Wir müssen dazu kommen, dass Europa stärker zusammenwächst und wir uns täglich darin erinnern, dass wir nicht einander Fremde sind, sondern Brüder und Schwestern. Wenn wir wollen, dass sie unsere Werte von Toleranz und Achtung teilen, dann gelingt das nur über Aufklärung durch Bildung. Wir müssen GELD für die Bildung anfassen und zwar reichlich.
Wenn wir wollen, dass unsere Welt nicht täglich bedroht ist, aus den Fugen zu geraten, dann müssen wir mit unserer Umwelt stärker im Einklang leben: saisonal Essen, Konsum reduzieren, den Tieren den respektiven Platz im Leben einräumen, den sie als Lebewesen ebenso verdienen wie wir.

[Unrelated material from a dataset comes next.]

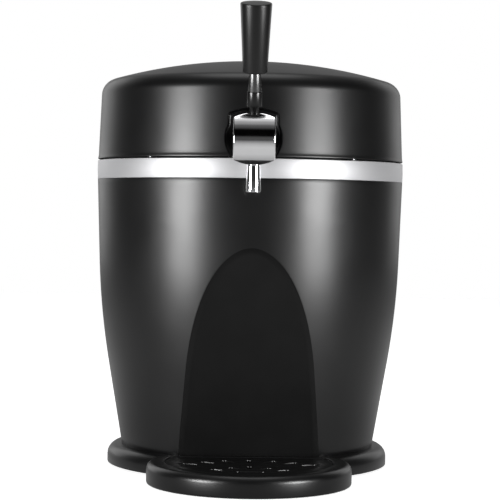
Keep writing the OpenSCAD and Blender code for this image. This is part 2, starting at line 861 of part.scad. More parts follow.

Wenn wir wollen, dass es allen gut geht und nicht Angst und Neid (bzw. Egoismus) unser Miteinander bestimmen, dann muss uns Toleranz, Verständnis und Vertrauen selbstverständlicher werden . Wenn wir uns umeinander kümmern und niemanden zurücklassen, dann sind wir vielleicht nicht mehr der Luxusreichste Staat, doch insgesamt ein zufriedener.